Masha Reko - Apprenticeship Blog

What we have to learn to do, we learn by doing. (Aristotle)

Day 29: Untying Threads

Yesterday I ventured onto the topic of parallelism in Scala, and to tell you the truth - the journey hasn’t been as enjoyable as I expected it to be. I started reading about this in the Functional Programming in Scala book, and I just ended up as confused as it gets. So I gave up half way through it, frustrated with both the book and myself. Honestly, I’m not sure if the book is way more abstract than it should be, or I am just not ready for it yet.

However, yesterday I also made a very important resolution, which was to not rely on the books as much, and try to do some more practical stuff on my own. So for today’s blog post I will take a different approach than usual: I will try things out and write about them as I go.

When I first started learning about Scala and its purity (meaning: avoiding the side effects), I thought how great this language must be for concurrency. As data structures are basically immutable, you can operate on them without having to worry that the structure will be changed by other threads - because it won’t. But, are things really that simple?

I am someone who has mainly been a Java developer so far, so one question instantly came to mind: if Scala is run on a JVM, why don’t we just use Java’s Thread and Runnable classes and be done with it? Well, if that was the case, this post would be incredibly short. I did some research and, of course, you can use these classes in Scala too. I also tried them out and they work absolutely the same as in Java. However, the issue is the fact that Runnable’s method run does not return a result, so if we do need it, this method will simply not suffice.

val myThread = new Thread(new Runnable {
    override def run(): Unit = ...
})
myThread.start()

What are the alternatives, then? Firstly, Java also offers classes called Executors and ExecutorService, which can be quite helpful. Executors class offers static methods for configuring the ExecutorService, which allows us to do thread pooling. What a thread pool basically does is maintain a fixed number of threads that wait for tasks to be allocated to them (see picture below). This means that there is no need for constantly creating and destroying threads. We can simply reuse them.

Thread Pool

The ExecutorService can also execute Runnable tasks using its execute method. However, it also offers a submit method, that accepts a parameter of type Callable, which can actually return a result. This method wraps the result in a Future object, which is basically a placeholder for a value that might not exist yet. If we want to extract that value, we can call the get method on the Future object, which will block the current thread until the result becomes available. There is one problem with this approach, though. As the thread pool is of fixed size, we need to be very careful; otherwise we’ll run out of threads and get stuck in a deadlock.
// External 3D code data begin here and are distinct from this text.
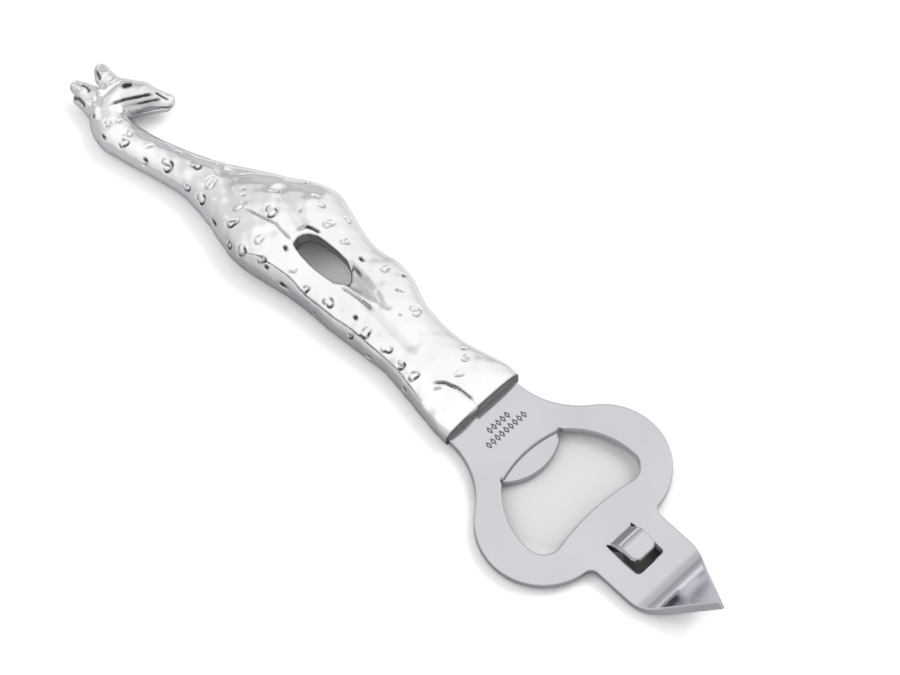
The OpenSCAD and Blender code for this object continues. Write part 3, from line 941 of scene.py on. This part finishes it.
def cast_finish():
    """Bright tumbled casting, rougher in its recesses, and painted near black there and on the near side and
    end wall as shade.
    """
    s = Shader("bright_casting", (0.93, 0.93, 0.92), 1.0, 0.14)
    cloud = s.noise(0.07, 2)
    fine = s.noise(1.4, 4)
    deep = s.remap(s.attribute("dull_and_painted_shade"), 0.05, 0.95, 0, 1)
    colour = s.mix(s.remap(cloud, 0.35, 0.65, 0, 1), (0.84, 0.84, 0.86), (0.96, 0.955, 0.95))
    # painted shade: the colour goes near black where the attribute is high
    colour = s.mix(deep, colour, (0.06, 0.055, 0.055))
    rough = s.math("ADD", s.remap(fine, 0.3, 0.7, 0.10, 0.17), s.math("MULTIPLY", deep, 0.22))
    scuffs = s.noise(0.9, 5, (0.25, 1.6, 1.6))
    normal = s.bump(scuffs, 0.012)
    normal = s.bump(s.noise(5.0, 3), 0.004, normal)
    return s.finish(colour, rough, normal)


def blade_finish():
    """Satin stainless sheet with faint rolling lines along it."""
    s = Shader("satin_sheet", (0.64, 0.63, 0.66), 1.0, 0.2)
    cloud = s.noise(0.05, 2)
    lines = s.noise(2.2, 4, (0.08, 1.8, 0.4))
    specks = s.noise(3.5, 2)
    colour = s.mix(s.remap(cloud, 0.35, 0.65, 0, 1), (0.59, 0.58, 0.62), (0.63, 0.625, 0.655))
    colour = s.mix(s.remap(specks, 0.70, 0.80, 0, 1), colour, (0.57, 0.56, 0.58))
    rough = s.math("ADD", s.remap(lines, 0.3, 0.7, 0.09, 0.14), s.remap(cloud, 0.3, 0.7, 0, 0.03))
    normal = s.bump(lines, 0.0035)
    return s.finish(colour, rough, normal)


def edge_finish():
    """Sheared edge of the sheet: a rough torn band, painted dark as the shade it mirrors."""
    s = Shader("sheared_edge_painted_shade", (0.24, 0.23, 0.25), 1.0, 0.34)
    torn = s.noise(2.4, 4, (1, 1, 0.5))
    grain = s.noise(7.0, 3)
    colour = s.mix(s.remap(torn, 0.35, 0.65, 0, 1), (0.17, 0.165, 0.18), (0.32, 0.31, 0.33))
    rough = s.remap(grain, 0.3, 0.7, 0.26, 0.44)
    return s.finish(colour, rough, s.bump(torn, 0.03))


def rim_highlight_finish():
    """The rolled-over rim of the sheet, painted brighter than the sheet as a highlight."""
    s = Shader("rim_painted_highlight", (0.92, 0.92, 0.94), 1.0, 0.16)
    highlight_patches = s.noise(1.2, 3)
    colour = s.mix(s.remap(highlight_patches, 0.35, 0.65, 0, 1), (0.84, 0.84, 0.87), (0.96, 0.96, 0.97))
    return s.finish(colour, s.remap(highlight_patches, 0.3, 0.7, 0.12, 0.22), s.bump(s.noise(6.0, 2), 0.006))


def mark_finish():
    s = Shader("etched_lines", (0.12, 0.11, 0.13), 0.6, 0.55)
    grain = s.noise(9.0, 3)
    colour = s.mix(s.remap(grain, 0.35, 0.65, 0, 1), (0.09, 0.085, 0.10), (0.20, 0.19, 0.21))
    return s.finish(colour, s.remap(grain, 0.3, 0.7, 0.45, 0.65), s.bump(grain, 0.01))


def glue_finish():
    s = Shader("set_adhesive", (0.20, 0.18, 0.16), 0.0, 0.5)
    grain = s.noise(1.6, 4)
    colour = s.mix(s.remap(grain, 0.3, 0.7, 0, 1), (0.14, 0.125, 0.11), (0.24, 0.22, 0.19))
    return s.finish(colour, s.remap(grain, 0.3, 0.7, 0.4, 0.62), s.bump(grain, 0.05))


# ---------------------------------------------------------------- stage

# The paper lies this far under the opener's flat back.
FLOOR_Z = -0.02
# Painted shade on the paper under the mouth, the slot and the belly gap: x, y, inner and outer radius, and
# brightness inside.
SHADES = [
    (LIP_X + MOUTH_L / 2 - 1, 1, 14, 20, 0.59),
    (SLOT_END - 3, 1, 3.5, 6.5, 0.08),
    (-54, 5, 2, 9, 0.6),
]


def make_floor():
    """White paper with painted shade under the openings; where the metal mirrors it, it is painted greyer as
    shade, most of all on the near side.
    """
    bpy.ops.mesh.primitive_plane_add(size=8, location=(0, 0, FLOOR_Z * MM))
    floor = bpy.context.object
    floor.name = "floor"
    s = Shader("white_paper", (0.9, 0.9, 0.9), 0.0, 0.85)
    s.main.inputs["Specular IOR Level"].default_value = 0.1
    shade = None
    for x, y, inner, outer, low in SHADES:
        away = s.add("ShaderNodeVectorMath", operation="DISTANCE")
        s.join(s.place, away.inputs[0])
        away.inputs[1].default_value = ((x + END_X) * MM, y * MM, 0)
        spot = s.remap(away.outputs["Value"], inner * MM, outer * MM, low, 1)
        shade = s.math("MULTIPLY", shade, spot) if shade else spot
    seen = s.mix(shade, (0.0, 0.0, 0.0), (0.99, 0.985, 0.99))
    split = s.add("ShaderNodeSeparateXYZ")
    s.join(s.place, split.inputs[0])
    far = s.remap(split.outputs["Y"], 0.004, 0.02, 0, 1)
    in_metal = s.mix(far, (0.40, 0.39, 0.41), (0.62, 0.61, 0.635))
    mirrored = s.add("ShaderNodeLightPath").outputs["Is Glossy Ray"]
    s.finish(s.mix(mirrored, seen, in_metal))
    floor.data.materials.append(s.material)


def aim(thing, azimuth, elevation, distance):
    """Puts it that way from the object, facing it. Azimuth 0 is +X, 90 is +Y."""
    a, e = math.radians(azimuth), math.radians(elevation)
    place = Vector((math.cos(a) * math.cos(e), math.sin(a) * math.cos(e), math.sin(e))) * distance
    thing.location = place
    thing.rotation_euler = place.to_track_quat("Z", "Y").to_euler()


def soft_box(name, azimuth, elevation, distance, wide, high, power):
    """A plain area light that the metal doesn't mirror."""
    light = bpy.data.lights.new(name, "AREA")
    light.shape = "RECTANGLE"
    light.size, light.size_y = wide, high
    light.energy = power
    holder = bpy.data.objects.new(name, light)
    scene.collection.objects.link(holder)
    aim(holder, azimuth, elevation, distance)
    holder.visible_glossy = False


def card(name, azimuth, elevation, distance, wide, high, radiance):
    """A flat card that only mirrors in the metal."""
    bpy.ops.mesh.primitive_plane_add(size=1)
    board = bpy.context.object
    board.name = name
    board.scale = (wide, high, 1)
    aim(board, azimuth, elevation, distance)
    material = bpy.data.materials.new(name)
    material.use_nodes = True
    nodes = material.node_tree.nodes
    nodes.clear()
    glow, out = nodes.new("ShaderNodeEmission"), nodes.new("ShaderNodeOutputMaterial")
    glow.inputs["Color"].default_value = (radiance, radiance, radiance * 1.02, 1)
    material.node_tree.links.new(glow.outputs[0], out.inputs["Surface"])
    board.data.materials.append(material)
    board.visible_camera = board.visible_diffuse = board.visible_shadow = False
    board.visible_transmission = board.visible_volume_scatter = False


def make_light():
    world = bpy.data.worlds.new("tent")
    world.use_nodes = True
    scene.world = world
    tree = world.node_tree
    tree.nodes.clear()
    coord = tree.nodes.new("ShaderNodeTexCoord")
    split = tree.nodes.new("ShaderNodeSeparateXYZ")
    product = tree.nodes.new("ShaderNodeMath")
    product.operation = "MULTIPLY"
    sky, out = tree.nodes.new("ShaderNodeBackground"), tree.nodes.new("ShaderNodeOutputWorld")
    tree.links.new(coord.outputs["Generated"], split.inputs[0])
    # darker low down and beyond the head
    ramps = (("Z", (0.0, 0.85, 0.70, 1.06)), ("X", (-0.50, -0.32, 0.76, 1.0)))
    for i, (axis, limits) in enumerate(ramps):
        ramp = tree.nodes.new("ShaderNodeMapRange")
        for key, number in zip(("From Min", "From Max", "To Min", "To Max"), limits):
            ramp.inputs[key].default_value = number
        tree.links.new(split.outputs[axis], ramp.inputs["Value"])
        tree.links.new(ramp.outputs["Result"], product.inputs[i])
    tree.links.new(product.outputs[0], sky.inputs["Strength"])
    tree.links.new(sky.outputs[0], out.inputs["Surface"])
    sky.inputs["Color"].default_value = (1, 1, 1, 1)
    soft_box("key", 80, 55, 3.0, 1.6, 1.6, 34)
    soft_box("fill", 235, 60, 3.0, 2.0, 2.0, 18)
    card("light_strip", 161, 8, 1.2, 0.6, 0.42, 1.15)
    card("grey_card", 154, 34, 1.2, 1.4, 0.26, 0.52)
    card("far_side_card", 78, 25, 1.5, 0.5, 1.0, 1.25)
    card("near_side_card", 196, 22, 1.3, 0.4, 0.8, 1.02)


def main():
    casting, sheet, mark, glue = cast_finish(), blade_finish(), mark_finish(), glue_finish()
    giraffe_piece = make_giraffe(casting)
    blade = make_blade([sheet, edge_finish(), rim_highlight_finish()])
    frieze = make_frieze(mark)
    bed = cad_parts["glue_bed"]
    bed.data.materials.clear()
    bed.data.materials.append(glue)
    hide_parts("giraffe_handle")
    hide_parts("opener_blade")
    for piece in (giraffe_piece, blade, frieze):
        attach(piece, "root")
    make_floor()
    make_light()
    make_camera()
    scene.view_settings.view_transform = "Standard"


main()
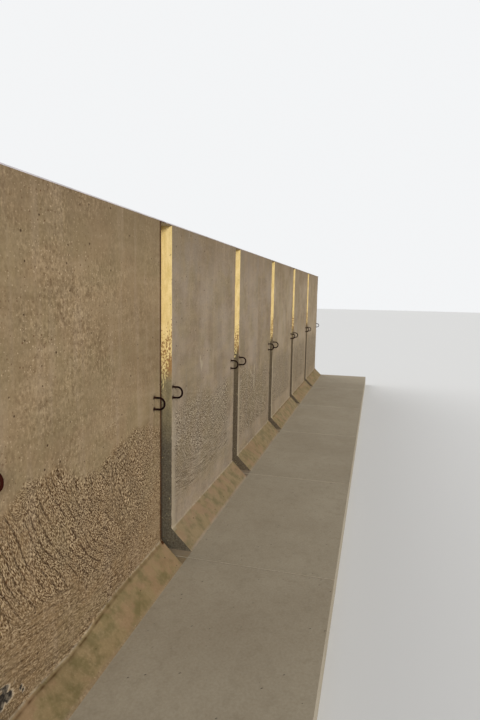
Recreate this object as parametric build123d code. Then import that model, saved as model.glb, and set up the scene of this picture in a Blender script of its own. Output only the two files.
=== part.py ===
from build123d import *
import os

# Row of precast concrete L-shaped retaining wall elements.
# X runs along the wall, the feet reach towards -Y on the retained side, and +Z is up.
# The origin lies level with the underside of the feet, in the middle of the row and of its depth.

# Row
bay_count = 6
element_width = 1990.0
joint_width = 10.0

# Casting
wall_height = 2750.0
stem_thickness = 200.0
foot_depth = 1500.0
foot_thickness = 200.0
haunch_rise = 170.0
haunch_run = 170.0
arris_chamfer = 10.0

# Grout recess in both back edges of every casting
recess_width = 95.0
recess_depth = 100.0
recess_head = 16.0

# Cast-in loops of bent bar
bar_diameter = 16.0
loop_height = 1480.0
loop_leg_spacing = 84.0
loop_projection = 85.0
loop_bend_radius = 40.0
near_loop_edge_distance = 22.0
far_loop_edge_distance = 125.0

# How far each loop was tied above or below the set height, from the near end of the row
near_loop_lifts = (-15.0, -6.0, 2.0, 13.0, 22.0, 18.0)
far_loop_lifts = (-26.0, 5.0, 14.0, 24.0, 26.0, 20.0)

# Compressible strip in each joint
seal_depth = 60.0
seal_top_cover = 45.0

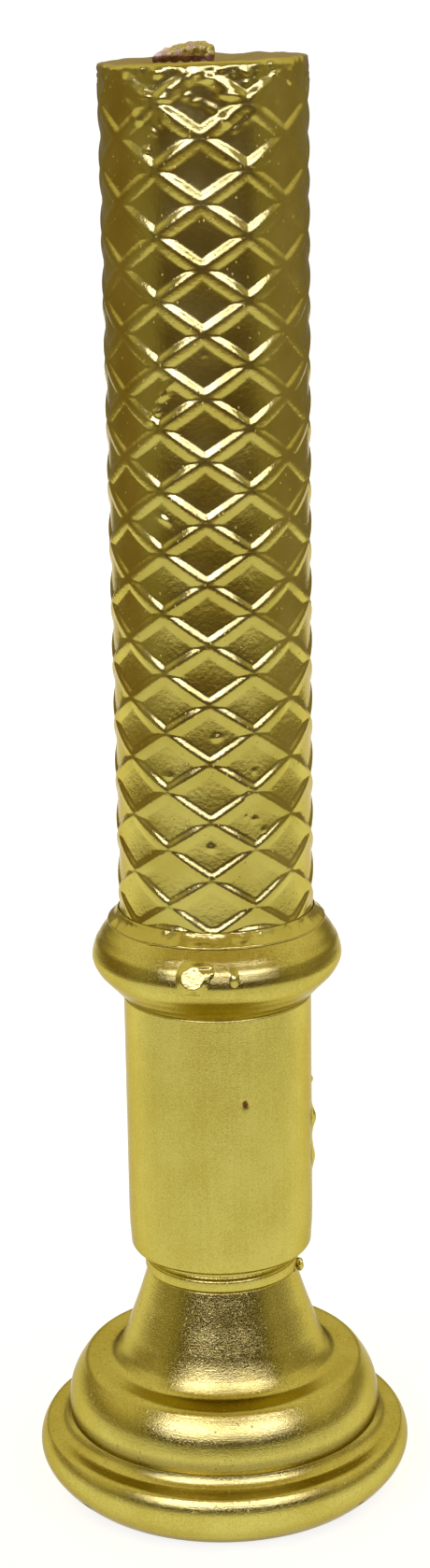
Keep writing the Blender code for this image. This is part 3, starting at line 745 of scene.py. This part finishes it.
def lamp(name, azimuth, width, height, radiance):
    """Soft rectangular lamp that faces the object."""
    data = bpy.data.lights.new(name, "AREA")
    data.shape, data.size, data.size_y = "RECTANGLE", width, height
    data.energy = radiance * math.pi * width * height
    data.color = LAMP_TINT
    made = bpy.data.objects.new(name, data)
    bpy.context.scene.collection.objects.link(made)
    a, e = math.radians(azimuth), math.radians(LAMP_ELEVATION)
    away = np.array([math.sin(a) * math.cos(e), -math.cos(a) * math.cos(e), math.sin(e)])
    made.location = np.array(LAMP_AIM) + away * LAMP_DISTANCE
    across = np.cross(-away, (0, 0, 1))
    across /= np.linalg.norm(across)
    up = np.cross(across, -away)
    made.rotation_euler = Matrix(np.stack([across, up, away], 1).tolist()).to_euler()
    made.visible_camera = False


def floor():
    """White sheet that glows, a little dimmer towards the front."""
    mesh = bpy.data.meshes.new("floor")
    mesh.from_pydata([(-FLOOR_SIDE, FLOOR_FRONT, 0), (FLOOR_SIDE, FLOOR_FRONT, 0),
                      (FLOOR_SIDE, FLOOR_BACK, 0), (-FLOOR_SIDE, FLOOR_BACK, 0)], [], [(0, 1, 2, 3)])
    made, graph, shader, place = material("floor_paper")
    x, y, _ = graph.axes(place)
    ahead = graph.plus(y, graph.times(graph.math("ABSOLUTE", x), -0.6))
    # painted light: the sheet glows, less towards the front, so it lights the gold and shows in its
    # reflections
    glow = graph.plus(graph.spread(ahead, -300.0, -20.0, 0.54, 0.80),
                      graph.spread(y, -20.0, 400.0, 0.0, 0.24))
    pale = graph.blend(graph.noise(place, 0.01, 2.0), PAPER, PAPER_PALE)
    feed(graph, shader, Base_Color=pale, Roughness=0.95, Specular_IOR_Level=0.0,
         Emission_Color=(1.0, 1.0, 1.0, 1), Emission_Strength=glow)
    mesh.materials.append(made)
    item = bpy.data.objects.new("floor", mesh)
    bpy.context.scene.collection.objects.link(item)


def camera():
    """Camera level with the candle's top, tilted down and shifted to frame the object."""
    data = bpy.data.cameras.new("camera")
    data.sensor_width, data.lens = 36.0, LENS
    data.shift_x, data.shift_y = SHIFT
    data.clip_start, data.clip_end = 0.01, 20.0
    data.dof.use_dof = False
    made = bpy.data.objects.new("camera", data)
    bpy.context.scene.collection.objects.link(made)
    made.matrix_world = (Matrix.Translation(CAMERA_PLACE)
                         @ Matrix.Rotation(math.radians(90.0 - CAMERA_DOWN), 4, "X")
                         @ Matrix.Rotation(CAMERA_ROLL, 4, "Z"))
    bpy.context.scene.camera = made


def finish_cad_nodes(steel, felt_cloth):
    """Materials for the CAD nodes that are shown as packed."""
    for name, finish, slot in (("base_felt", felt_cloth, "felt"), ("tie_rod", steel, "steel"),
                               ("foot_washer", steel, "steel"), ("foot_nut", steel, "steel")):
        node = frame["nodes"][name]
        node.data.materials.clear()
        node.data.materials.append(finish)


def build():
    """Materials, pieces, studio and camera."""
    bpy.context.scene.view_settings.view_transform = "Standard"
    foot_gold = gold_paint("gold_foot", lines=0.018, beads=0.13, worn_below=2.6,
                           # painted shade: darker bands at the groove under the bell and at the plinth's
                           # lower edge
                           painted_shade_bands=[(22.6, 3.0, 0.5), (2.6, 3.0, 0.45)],
                           chips=[(-50, 47.0, 6.6, (3.0, 3.0, 1.2)), (3, 43.5, 3.0, (1.6, 1.2, 0.8)),
                                  (48, 47.5, 7.0, (2.2, 2.2, 0.9)), (-64, 48.0, 8.0, (1.6, 2.0, 0.8))])
    ring_gold = gold_paint("gold_ring", lines=0.01)
    chip_turn, chip_z = BARREL_CHIP
    barrel_gold = gold_paint("gold_barrel", grain=0.008,
                             chips=[(chip_turn, BARREL_R, chip_z, (1.0, 1.6, 1.5))])
    collar_gold = gold_paint("gold_collar", lines=0.012)
    wax_gold = lacquer("gold_on_wax", 0.11, 0.05, dull_above=CANDLE_TOP - 0.9)
    run_gold = lacquer("gold_runs", 0.13, 0.08)
    brass = metal("brass", BRASS_DARK, BRASS_LIGHT, 0.22, 0.42, (0.03, 0.03, 1.0))
    steel = metal("steel", STEEL_DARK, STEEL_LIGHT, 0.25, 0.45, (0.05, 0.05, 1.0))
    foot(foot_gold, ring_gold)
    stem(barrel_gold, collar_gold, brass, steel)
    candle(wax_gold)
    wick(wick_cotton())
    pool(run_gold)
    drips(run_gold)
    finish_cad_nodes(steel, felt())
    world()
    for settings in LAMPS:
        lamp(*settings)
    floor()
    camera()


build()
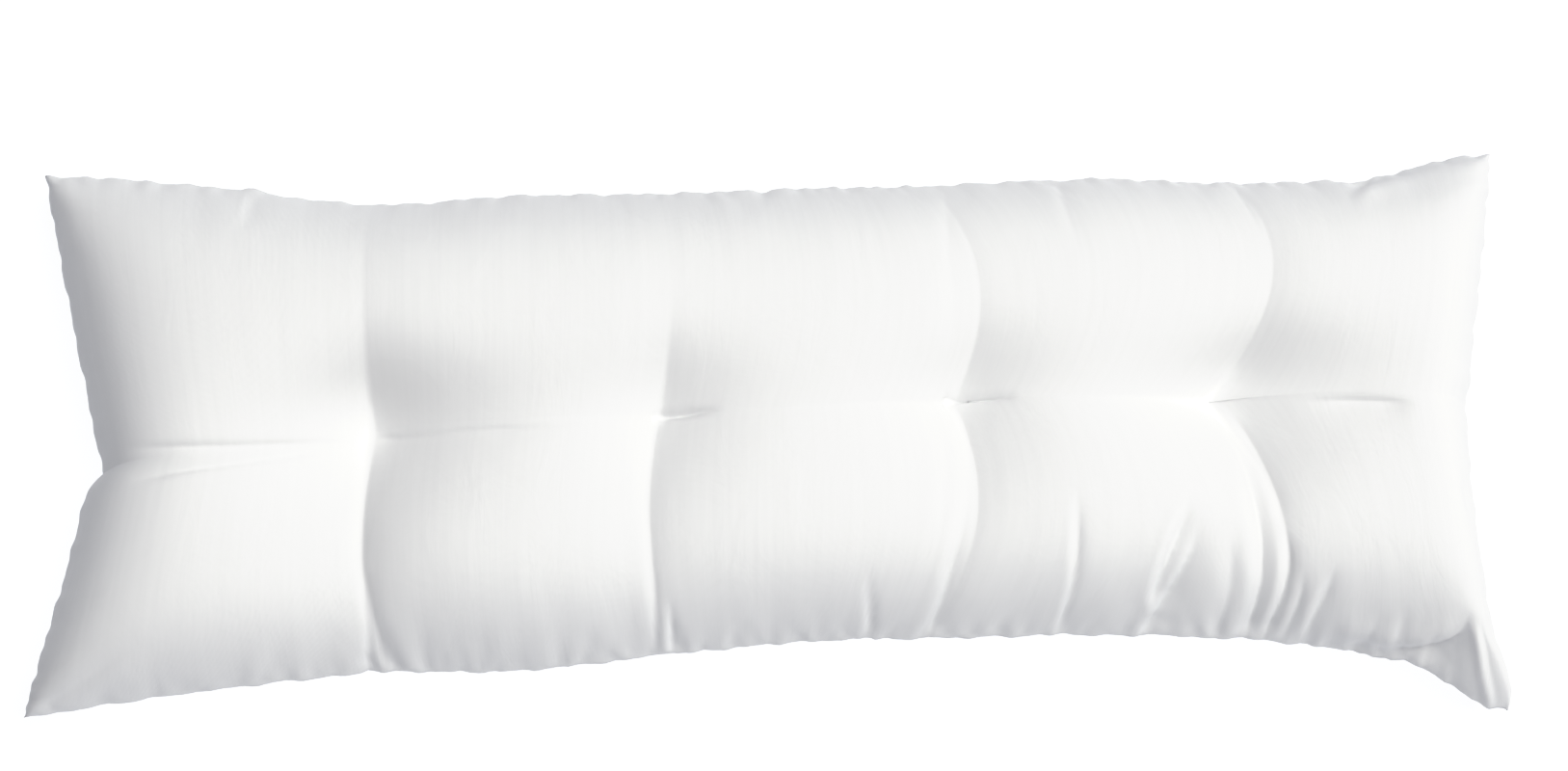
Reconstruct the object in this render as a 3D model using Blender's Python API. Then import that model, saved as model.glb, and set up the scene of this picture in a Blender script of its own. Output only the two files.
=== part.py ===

import java.util.concurrent.{Callable, Executors, Future}

val pool = Executors.newFixedThreadPool(10)
pool.execute(new Runnable { // without result
    override def run(): Unit = ...
})
val result : Future[T] = pool.submit(new Callable[T] { // with result
    override def call(): T = ...
})
result.get()
pool.shutdown()

On the other hand, Scala also offers its own Future class, that works in a similar way. All we have to do is the following:

import scala.concurrent.ExecutionContext.Implicits.global
import scala.concurrent.Future

val future = Future { // this is just calling the Future's apply method
    val result = doSomething()
    result
}
future.forEach(result => println(result))

And finally, the last approach to parallelism that I discovered is the one called Akka. Akka is a a free and open-source toolkit and runtime that simplifies the construction of concurrent and distributed applications on the JVM by using the concept of Actors. An Actor is essentially a concurrent process that doesn’t constantly occupy a thread. Rather, it does so only when it receives a message. Multiple threads can send messages to the Actor simultaneously, but it processes them only one at a time. This means that there is no danger of deadlocks - we will certainly never run out of threads. Additionally, as each Actor can modify only its own internal state, the data will never be corrupted. So all we have to do is create a task and send it to the Actor - Akka will figure out the rest.

import akka.actor.{Actor, ActorSystem, Props}

object Worker { // companion object of the actor class
    case object Message // add case classes for each type of message the actor receives
    def props() : Props = Props(new Worker()) // configuration parameters for the actor
}

class Worker extends Actor {
	import Worker._
	
	override def receive(): Unit = { // method to handle different types of messages
		case Message => ...
	}
}

val system = ActorSystem("systemName") // actor factory
val worker = system.actorOf(Worker.props(), "actorName") // create actor

worker ! Worker.Message // send message to the actor

On another note, what if our threads have to access/modify the same data? As in Java, we can deal with this issue in several ways:

  • using synchronized methods/blocks (i.e. mutexes), that allow only the thread that holds the mutex to access the data
  • using volatile annotations, that are more or less identical to the above, but also allow null values
  • using the AtomicReference class, which is basically a low-level concurrency primitive

When I was done with the basics (and felt confident enough in my understanding of them), I went back to the dreaded Purely Functional Parallelism chapter in my book. The thing is, the book doesn’t really explain any of those basics. It just assumes that I know them all, and dives straight into the low level stuff, which is how to design a library for fully functional parallelism. After seeing what Scala already has to offer off the shelf, I had trouble understanding why would I ever write a library like this from scratch. Sure enough I can’t do it any better! However, I gave the book the benefit if the doubt, and went with the flow either way.

On the second read, things seemed a bit clearer. I wouldn’t say I understood everything, nor that I feel ready to write such low level functions on my own, but perhaps I don’t need to know that just yet. At least now I know how to approach tasks like this, and eventually in the Future I will be able to actually do them on my own. But for now, I’m happy with what the standard libraries have to offer :)